I just wish he had also gone ahead and explored the relationship between Paro & Chanda... I was not happy that the movie ended I guess, I wanted more

Luck by chance - FOUR stars

Fabulous movie by Zoya Akhtar, one wonders what their mother fed them [her and Farhan] when they were kids - I think it was a dizzying muesli of world movies :)

There are SO many characters in this movie and yet Zoya has been able to sensibly detail every one of them. Though it was very easy to turn a movie like this into a complete caricature of the film industry she has dealt with it with great sensitivity. It is not a spoof, please remember.

Farhan has acted far better than his attempt in Rock On.
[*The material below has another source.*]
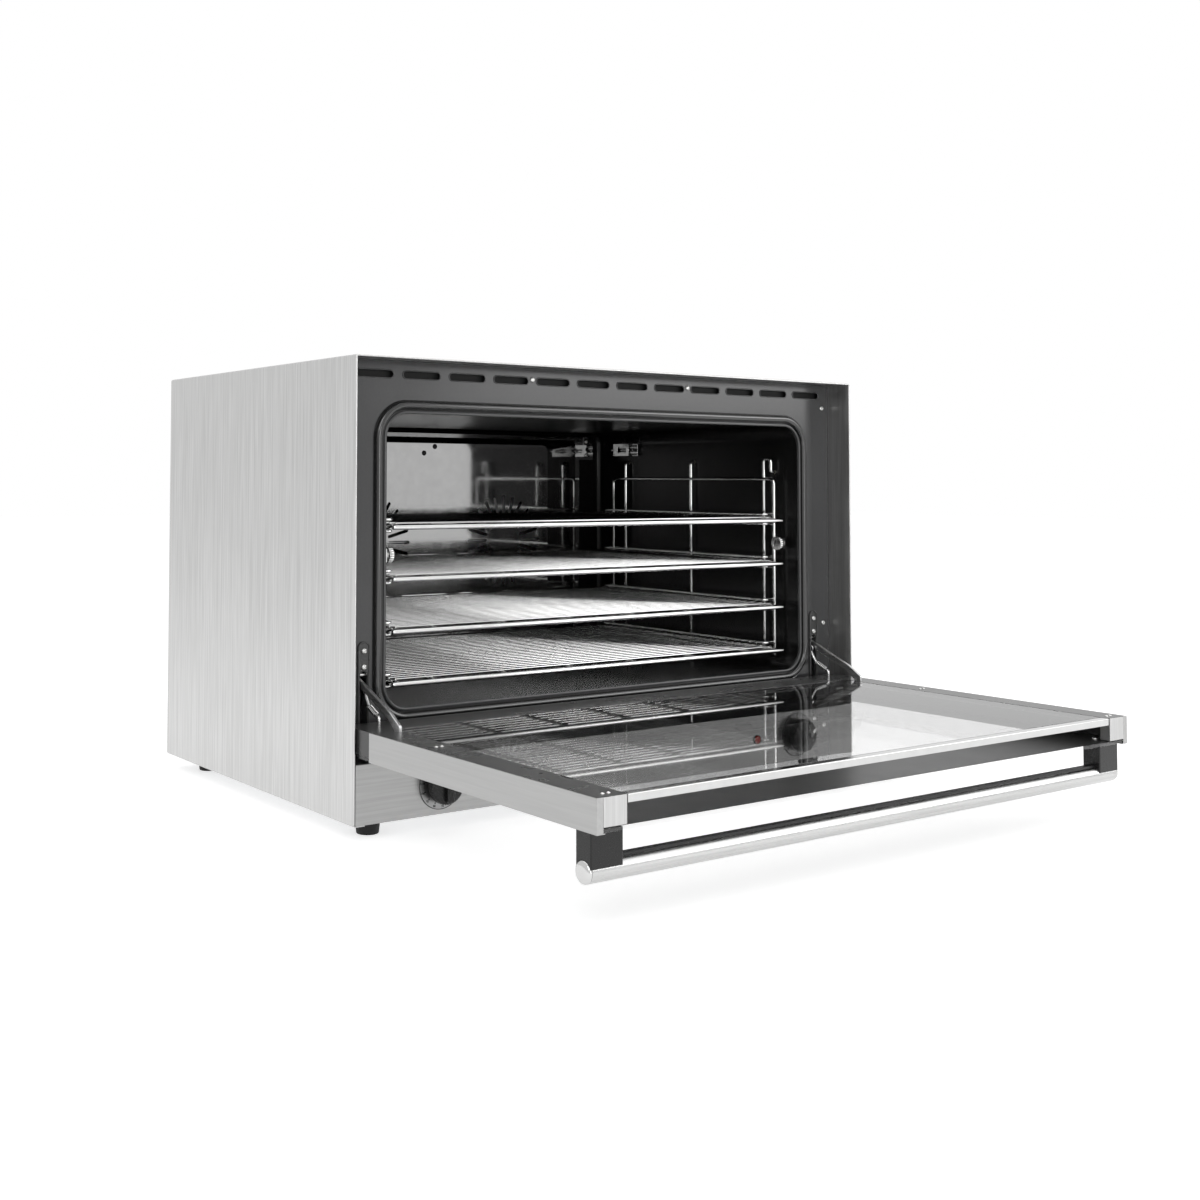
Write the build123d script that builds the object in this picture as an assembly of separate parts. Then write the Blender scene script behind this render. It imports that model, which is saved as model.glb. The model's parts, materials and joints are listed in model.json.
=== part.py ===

He is now going to give all young Hindi cinema actors a run for their money. First the directors had to compete with him, then actors - not fair at all.
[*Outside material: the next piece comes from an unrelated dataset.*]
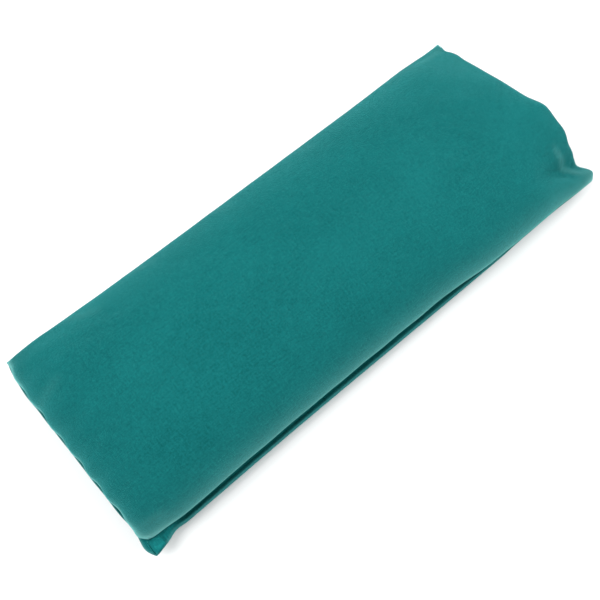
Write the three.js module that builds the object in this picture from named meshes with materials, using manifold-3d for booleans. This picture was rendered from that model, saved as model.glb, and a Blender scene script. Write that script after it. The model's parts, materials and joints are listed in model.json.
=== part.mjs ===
// A flat bolster pillow: a zipped cloth cover of two panels round a filled inner case.
// Millimetres, +Z up. +X runs along the length to the end where the zip finishes closing,
// and -Y is the long side that holds the zip. The origin is on the floor under the middle.
import * as THREE from "three";
import { mergeVertices } from "three/addons/utils/BufferGeometryUtils.js";
import Module from "manifold-3d";

const wasm = await Module();
wasm.setup();

// Driving sizes of the pillow
const LENGTH = 650; // from ear to ear
const WIDTH = 260; // from ear to ear
const HEIGHT = 85; // floor to crown
const SEAM_HEIGHT = 25.5; // floor to the perimeter seam, and to the middle of the zip
const SIDE_PULL = 7; // how far a long side draws in between its ears
const END_BULGE = 4; // how far an end is pushed out between its ears
const LIP_SETBACK = 4.5; // the top lip's edge behind the bottom panel's edge, along the zip

// Cloths and threads
const COVER_CLOTH = 1.0;
const CASE_CLOTH = 0.8;
const COVER_THREAD = 1.0; // across
const CASE_THREAD = 0.8;
const STITCH_THREAD = 0.6;

// Zip
const ZIP_NEAR_MARGIN = 32; // from the near ears to the start of the opening
const ZIP_FAR_MARGIN = 160; // from the far ears to the end of the opening
const ZIP_RAMP = 20; // past its end the opening closes over this length
const ZIP_RECESS = 9.5; // the tapes' front face behind the top lip's edge
const TAPE_THICKNESS = 0.6;
const TAPE_WIDTH = 14;
const COIL_HEIGHT = 1.95; // one row, across the zip
const COIL_DEPTH = 1.5;
const COIL_GAP = 1.1; // between the two rows, where the slider's web runs
const PLACKET_FLANGE = 10;
const SLIDER_LENGTH = 9;
const SLIDER_WIDTH = 7;
const SLIDER_PLATE = 1.0;
const SLIDER_WEB = 0.5;
const TAB_LENGTH = 20; // from the hinge line to the tip
const TAB_WIDTH = 5;
const TAB_THICKNESS = 0.9;
const STOP_LENGTH = 3;
const BRIDGE_REACH = 3; // half the bridge's length, along the zip
const BRIDGE_THICKNESS = 0.8;
const BRIDGE_WIDTH = 1.5;
const LABEL_LENGTH = 45;
const LABEL_HEIGHT = 17;
const LABEL_THICKNESS = 0.4;
const LABEL_X = -60;

// Clearances
const GAP = 0.3; // between pieces that touch on the real pillow
const SLIDER_CLEARANCE = 0.5; // above and below the slider, to the plackets
const TAB_CLEARANCE = 0.4; // round the tab's hinge bar
const CASE_CLEARANCE = 1.6; // between the cover's threads and the inner case
const ZIP_POCKET = 15; // extra room for the zip on its own side of the inner case

// How full each side of a panel is: a higher power gives a blunter edge
const END_POWER = 12;
const SIDE_POWER = 3;
const BASE_FULLNESS = 1.35; // above 1, so the middle of the base lies flat on the floor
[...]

As expected the movie has amazing cinematography, music, art direction and overall aesthetics. The circus song was painted with all colors and was yet music for the eyes.

Konkana acts like nobody's business and carries a "not always a winner" role fabulously on her very talented shoulders.

The ending is very profound and off beat.

All characters are fleshed out realistically displaying the black, white and grey within us.

Zoya has also indirectly paid tribute to the bounty that is available as locales for movies within India...a thumbs up for that too! :)

Review Rate Card

Why I decide to watch a movie depends on various things and merits a blog of its own.

The following is the rate card I will be using to review the movies:

FIVE stars [Excellent] - path breaking, standard setting, MUST see more than once CLASSIC

FOUR stars [Very Good] - almost a five star, but not there completely

THREE stars [Good] - worth watching once

TWO stars [OK] - try and not go

ONE star [...] - don't even go near a cinema showing it!

A rating I give in between any of the above has to be interpreted as such i.e. in between

Thus I'll share my experience of the movie with you which will be a "why you should" or "why you shouldn't" watch it.